Records provided ->
____________________

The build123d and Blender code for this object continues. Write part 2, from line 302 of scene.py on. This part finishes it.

____________________

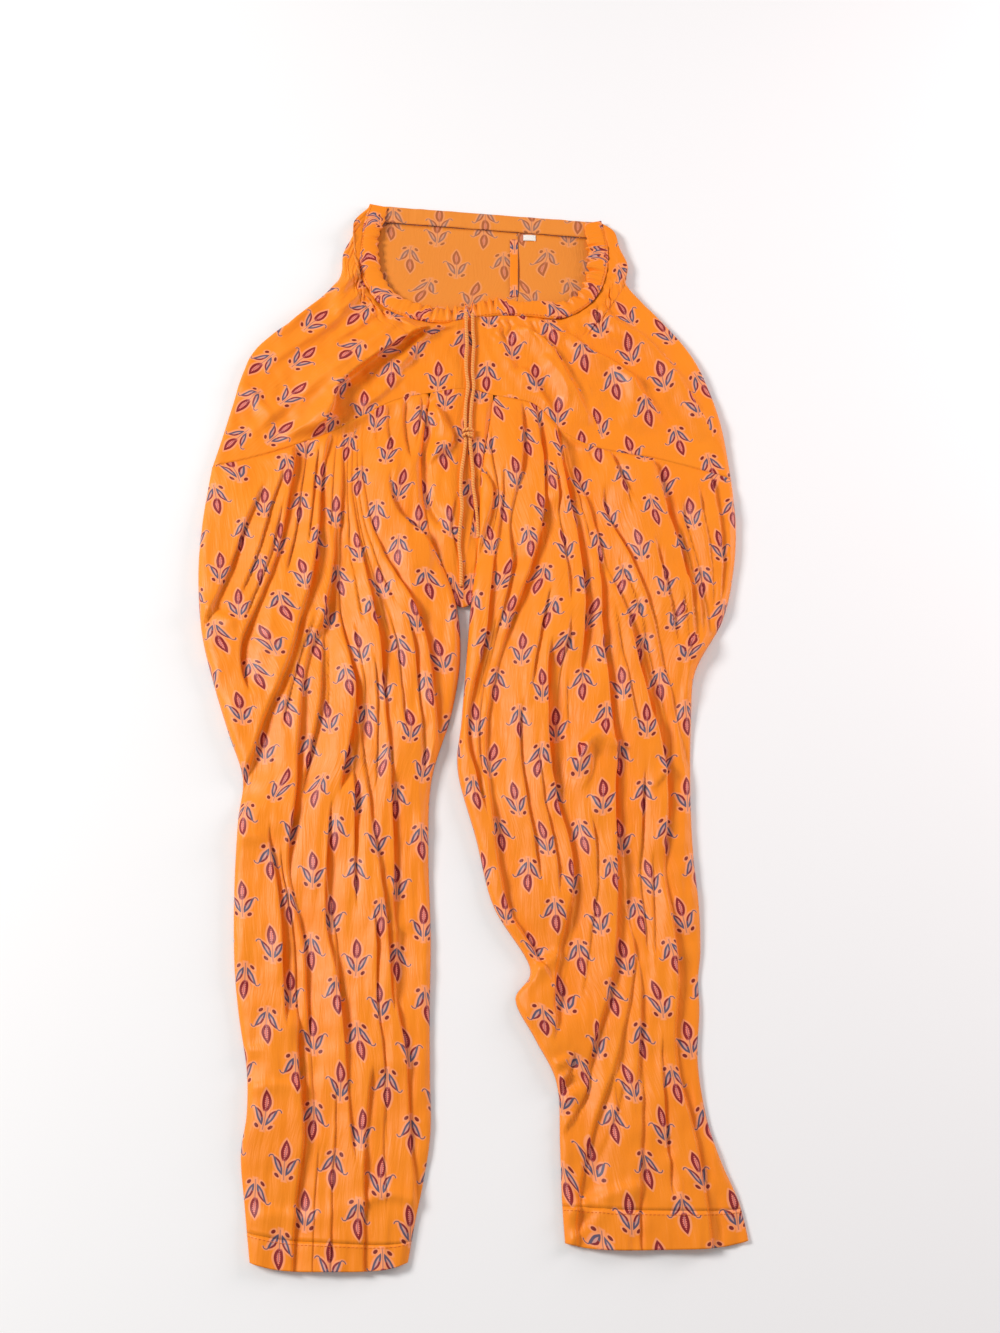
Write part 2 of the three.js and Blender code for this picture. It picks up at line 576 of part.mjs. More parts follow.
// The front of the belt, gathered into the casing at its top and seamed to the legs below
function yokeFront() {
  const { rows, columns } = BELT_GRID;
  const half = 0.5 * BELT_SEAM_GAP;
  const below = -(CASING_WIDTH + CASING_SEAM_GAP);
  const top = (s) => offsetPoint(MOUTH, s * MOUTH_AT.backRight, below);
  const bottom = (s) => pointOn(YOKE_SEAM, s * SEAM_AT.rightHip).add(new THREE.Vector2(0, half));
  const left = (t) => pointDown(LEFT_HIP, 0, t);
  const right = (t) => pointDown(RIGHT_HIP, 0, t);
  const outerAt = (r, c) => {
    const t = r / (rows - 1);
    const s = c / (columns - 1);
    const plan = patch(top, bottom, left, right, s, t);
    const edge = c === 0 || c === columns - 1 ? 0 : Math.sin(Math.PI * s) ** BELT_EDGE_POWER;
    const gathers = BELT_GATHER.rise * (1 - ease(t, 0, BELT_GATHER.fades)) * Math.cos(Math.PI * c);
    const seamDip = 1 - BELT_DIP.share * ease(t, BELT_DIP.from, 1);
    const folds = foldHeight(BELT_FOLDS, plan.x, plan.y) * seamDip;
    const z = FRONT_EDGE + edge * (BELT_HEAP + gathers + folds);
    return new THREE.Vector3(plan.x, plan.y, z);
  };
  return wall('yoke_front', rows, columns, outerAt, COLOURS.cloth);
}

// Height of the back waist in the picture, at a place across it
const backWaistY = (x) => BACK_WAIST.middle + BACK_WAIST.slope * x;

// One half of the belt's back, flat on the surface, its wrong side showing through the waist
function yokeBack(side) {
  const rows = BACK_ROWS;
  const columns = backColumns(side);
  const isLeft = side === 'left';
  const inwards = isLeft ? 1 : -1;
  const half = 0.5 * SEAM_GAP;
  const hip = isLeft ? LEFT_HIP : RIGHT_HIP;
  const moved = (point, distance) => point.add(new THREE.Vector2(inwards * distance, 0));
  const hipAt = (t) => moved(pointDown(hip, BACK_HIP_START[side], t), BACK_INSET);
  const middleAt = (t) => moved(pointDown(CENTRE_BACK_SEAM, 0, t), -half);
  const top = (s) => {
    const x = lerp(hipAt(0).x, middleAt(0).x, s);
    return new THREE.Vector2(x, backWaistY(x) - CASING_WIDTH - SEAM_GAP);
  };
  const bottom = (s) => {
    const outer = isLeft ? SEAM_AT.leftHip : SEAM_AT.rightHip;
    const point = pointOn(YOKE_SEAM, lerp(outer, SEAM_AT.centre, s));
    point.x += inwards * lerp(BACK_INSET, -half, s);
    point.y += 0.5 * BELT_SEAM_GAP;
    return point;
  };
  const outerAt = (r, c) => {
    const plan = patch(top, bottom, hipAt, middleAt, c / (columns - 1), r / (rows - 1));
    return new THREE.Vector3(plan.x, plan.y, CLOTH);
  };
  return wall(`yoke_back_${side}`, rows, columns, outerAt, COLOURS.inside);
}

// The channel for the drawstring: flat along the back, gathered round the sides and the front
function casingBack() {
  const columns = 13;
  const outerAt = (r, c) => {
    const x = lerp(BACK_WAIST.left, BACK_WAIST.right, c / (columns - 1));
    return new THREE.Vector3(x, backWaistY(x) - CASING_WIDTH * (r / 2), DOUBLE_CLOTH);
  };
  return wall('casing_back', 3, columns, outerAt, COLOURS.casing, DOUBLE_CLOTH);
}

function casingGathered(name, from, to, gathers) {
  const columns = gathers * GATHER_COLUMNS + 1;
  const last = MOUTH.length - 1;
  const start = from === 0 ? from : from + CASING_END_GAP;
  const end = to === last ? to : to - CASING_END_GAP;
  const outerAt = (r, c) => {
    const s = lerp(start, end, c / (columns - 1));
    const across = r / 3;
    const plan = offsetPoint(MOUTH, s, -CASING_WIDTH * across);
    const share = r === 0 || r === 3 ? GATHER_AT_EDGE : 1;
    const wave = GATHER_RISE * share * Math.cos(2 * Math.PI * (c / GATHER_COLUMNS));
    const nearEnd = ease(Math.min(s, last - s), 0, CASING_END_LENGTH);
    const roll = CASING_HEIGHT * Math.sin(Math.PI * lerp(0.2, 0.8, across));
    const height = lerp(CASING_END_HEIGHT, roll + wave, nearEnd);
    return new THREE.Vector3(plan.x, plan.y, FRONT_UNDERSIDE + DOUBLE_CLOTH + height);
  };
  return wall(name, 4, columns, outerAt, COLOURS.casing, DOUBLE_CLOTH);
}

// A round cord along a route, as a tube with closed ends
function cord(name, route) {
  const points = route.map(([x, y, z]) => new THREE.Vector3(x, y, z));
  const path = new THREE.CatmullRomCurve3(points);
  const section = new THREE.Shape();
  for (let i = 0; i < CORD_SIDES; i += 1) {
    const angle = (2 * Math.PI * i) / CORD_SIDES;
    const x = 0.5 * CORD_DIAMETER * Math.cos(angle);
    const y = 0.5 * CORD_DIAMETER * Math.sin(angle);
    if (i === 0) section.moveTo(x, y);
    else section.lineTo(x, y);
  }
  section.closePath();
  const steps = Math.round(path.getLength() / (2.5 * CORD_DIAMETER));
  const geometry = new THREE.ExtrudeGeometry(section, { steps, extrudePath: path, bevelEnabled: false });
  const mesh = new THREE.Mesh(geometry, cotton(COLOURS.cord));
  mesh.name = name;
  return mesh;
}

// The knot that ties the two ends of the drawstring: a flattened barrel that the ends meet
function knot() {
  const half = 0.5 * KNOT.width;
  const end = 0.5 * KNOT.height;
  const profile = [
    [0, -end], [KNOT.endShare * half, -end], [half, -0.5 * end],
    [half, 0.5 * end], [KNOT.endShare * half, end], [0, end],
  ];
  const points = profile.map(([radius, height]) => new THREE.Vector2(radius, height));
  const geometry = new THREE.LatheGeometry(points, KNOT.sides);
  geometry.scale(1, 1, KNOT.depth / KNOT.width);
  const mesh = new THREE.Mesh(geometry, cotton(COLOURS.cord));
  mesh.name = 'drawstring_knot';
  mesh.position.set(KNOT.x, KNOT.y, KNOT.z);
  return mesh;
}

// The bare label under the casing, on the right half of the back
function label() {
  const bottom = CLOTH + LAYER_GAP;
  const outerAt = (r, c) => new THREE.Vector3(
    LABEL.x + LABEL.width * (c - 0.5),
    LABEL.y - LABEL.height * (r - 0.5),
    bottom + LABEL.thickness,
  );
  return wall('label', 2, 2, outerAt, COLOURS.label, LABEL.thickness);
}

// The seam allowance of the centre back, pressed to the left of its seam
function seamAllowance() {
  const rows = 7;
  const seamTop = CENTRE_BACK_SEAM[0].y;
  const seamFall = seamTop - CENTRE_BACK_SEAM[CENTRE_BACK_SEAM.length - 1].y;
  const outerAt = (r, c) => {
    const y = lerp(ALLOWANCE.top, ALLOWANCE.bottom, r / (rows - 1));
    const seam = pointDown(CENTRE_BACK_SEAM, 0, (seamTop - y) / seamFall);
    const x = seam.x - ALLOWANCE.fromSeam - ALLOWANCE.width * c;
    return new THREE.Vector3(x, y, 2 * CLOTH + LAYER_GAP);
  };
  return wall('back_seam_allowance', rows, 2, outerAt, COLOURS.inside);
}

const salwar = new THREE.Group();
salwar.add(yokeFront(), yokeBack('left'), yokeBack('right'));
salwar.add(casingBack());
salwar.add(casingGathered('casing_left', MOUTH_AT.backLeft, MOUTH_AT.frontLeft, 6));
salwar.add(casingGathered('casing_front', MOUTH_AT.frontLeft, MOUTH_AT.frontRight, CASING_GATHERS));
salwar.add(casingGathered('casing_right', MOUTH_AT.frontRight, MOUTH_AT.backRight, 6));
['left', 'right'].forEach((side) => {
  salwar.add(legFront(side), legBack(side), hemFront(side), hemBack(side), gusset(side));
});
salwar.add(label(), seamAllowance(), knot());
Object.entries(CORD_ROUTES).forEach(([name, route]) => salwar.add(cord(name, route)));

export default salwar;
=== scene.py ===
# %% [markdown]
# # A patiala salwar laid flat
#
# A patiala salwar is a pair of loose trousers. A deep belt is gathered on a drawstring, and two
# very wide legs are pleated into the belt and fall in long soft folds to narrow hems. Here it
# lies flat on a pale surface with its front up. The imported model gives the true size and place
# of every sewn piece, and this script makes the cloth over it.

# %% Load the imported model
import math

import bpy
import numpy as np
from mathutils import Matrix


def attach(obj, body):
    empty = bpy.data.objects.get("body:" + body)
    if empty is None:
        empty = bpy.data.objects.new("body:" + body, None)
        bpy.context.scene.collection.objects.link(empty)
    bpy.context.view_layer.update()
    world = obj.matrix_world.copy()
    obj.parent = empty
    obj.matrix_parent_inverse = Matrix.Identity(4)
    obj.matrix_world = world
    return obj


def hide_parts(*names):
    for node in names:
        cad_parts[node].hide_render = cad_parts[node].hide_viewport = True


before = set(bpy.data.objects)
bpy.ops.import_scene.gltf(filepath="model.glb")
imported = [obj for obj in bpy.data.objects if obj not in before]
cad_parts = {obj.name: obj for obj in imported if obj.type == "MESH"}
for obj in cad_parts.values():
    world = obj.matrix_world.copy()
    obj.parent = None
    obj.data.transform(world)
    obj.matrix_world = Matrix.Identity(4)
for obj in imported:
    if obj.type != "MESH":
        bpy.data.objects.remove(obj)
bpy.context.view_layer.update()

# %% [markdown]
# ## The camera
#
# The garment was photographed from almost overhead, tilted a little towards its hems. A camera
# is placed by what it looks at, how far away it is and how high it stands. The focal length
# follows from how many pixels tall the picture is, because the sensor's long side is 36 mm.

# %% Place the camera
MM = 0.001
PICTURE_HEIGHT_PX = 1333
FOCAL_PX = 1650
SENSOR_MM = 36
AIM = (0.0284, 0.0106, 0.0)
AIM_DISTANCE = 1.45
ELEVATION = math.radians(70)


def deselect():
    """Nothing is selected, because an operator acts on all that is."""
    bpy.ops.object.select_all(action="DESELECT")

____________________

Prompt ->
Look back at the entries above and repeat, unchanged, every line from the line holding "of its seam" through the line holding "cad_parts[node].hide_render = cad_parts[node].hide_viewport".

Answer in full ->
// The seam allowance of the centre back, pressed to the left of its seam
function seamAllowance() {
  const rows = 7;
  const seamTop = CENTRE_BACK_SEAM[0].y;
  const seamFall = seamTop - CENTRE_BACK_SEAM[CENTRE_BACK_SEAM.length - 1].y;
  const outerAt = (r, c) => {
    const y = lerp(ALLOWANCE.top, ALLOWANCE.bottom, r / (rows - 1));
    const seam = pointDown(CENTRE_BACK_SEAM, 0, (seamTop - y) / seamFall);
    const x = seam.x - ALLOWANCE.fromSeam - ALLOWANCE.width * c;
    return new THREE.Vector3(x, y, 2 * CLOTH + LAYER_GAP);
  };
  return wall('back_seam_allowance', rows, 2, outerAt, COLOURS.inside);
}

const salwar = new THREE.Group();
salwar.add(yokeFront(), yokeBack('left'), yokeBack('right'));
salwar.add(casingBack());
salwar.add(casingGathered('casing_left', MOUTH_AT.backLeft, MOUTH_AT.frontLeft, 6));
salwar.add(casingGathered('casing_front', MOUTH_AT.frontLeft, MOUTH_AT.frontRight, CASING_GATHERS));
salwar.add(casingGathered('casing_right', MOUTH_AT.frontRight, MOUTH_AT.backRight, 6));
['left', 'right'].forEach((side) => {
  salwar.add(legFront(side), legBack(side), hemFront(side), hemBack(side), gusset(side));
});
salwar.add(label(), seamAllowance(), knot());
Object.entries(CORD_ROUTES).forEach(([name, route]) => salwar.add(cord(name, route)));

export default salwar;
=== scene.py ===
# %% [markdown]
# # A patiala salwar laid flat
#
# A patiala salwar is a pair of loose trousers. A deep belt is gathered on a drawstring, and two
# very wide legs are pleated into the belt and fall in long soft folds to narrow hems. Here it
# lies flat on a pale surface with its front up. The imported model gives the true size and place
# of every sewn piece, and this script makes the cloth over it.

# %% Load the imported model
import math

import bpy
import numpy as np
from mathutils import Matrix


def attach(obj, body):
    empty = bpy.data.objects.get("body:" + body)
    if empty is None:
        empty = bpy.data.objects.new("body:" + body, None)
        bpy.context.scene.collection.objects.link(empty)
    bpy.context.view_layer.update()
    world = obj.matrix_world.copy()
    obj.parent = empty
    obj.matrix_parent_inverse = Matrix.Identity(4)
    obj.matrix_world = world
    return obj


def hide_parts(*names):
    for node in names:
        cad_parts[node].hide_render = cad_parts[node].hide_viewport = True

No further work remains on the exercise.